Visualizing individual microtubules using bright-field microscopy

TL;DR

This paper presents a simple, cost-effective bright-field microscopy method enhanced with digital image processing to visualize and track individual microtubules, enabling biophysical studies without specialized optics.

Contribution

It introduces a novel approach combining conventional microscopy with digital processing to visualize single microtubules, accessible for educational and research purposes.

Findings

Successful imaging of individual microtubules using standard microscopes.

Effective discrimination of microtubule light scattering through digital processing.

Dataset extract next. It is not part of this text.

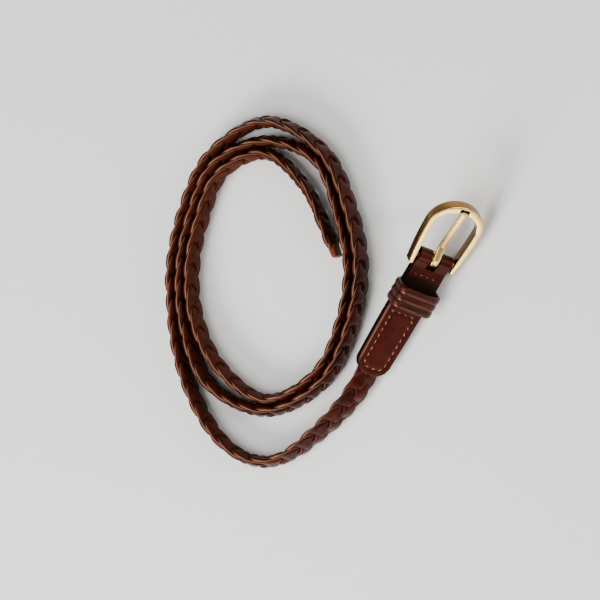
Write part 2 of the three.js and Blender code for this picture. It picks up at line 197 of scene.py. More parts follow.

Application demonstrated by tracking kinesin-driven microtubule motion.

Abstract

Microtubules are filament-shaped, polymeric proteins (~25 nm in diameter) involved in cellular structure and organization. We demonstrate the imaging of individual microtubules using a conventional bright-field microscope, without any additional phase or polarization optics. Light scattered by microtubules is discriminated through extensive use of digital image-processing, thus removing background, reducing noise and enhancing contrast. The setup builds on a commercial microscope, with the inclusion of a minimal and inexpensive set of components, suitable for implementation in the student laboratory. We show how this technique can be applied to a demonstrative biophysical assay, by tracking the motions of microtubules driven by the motor protein kinesin.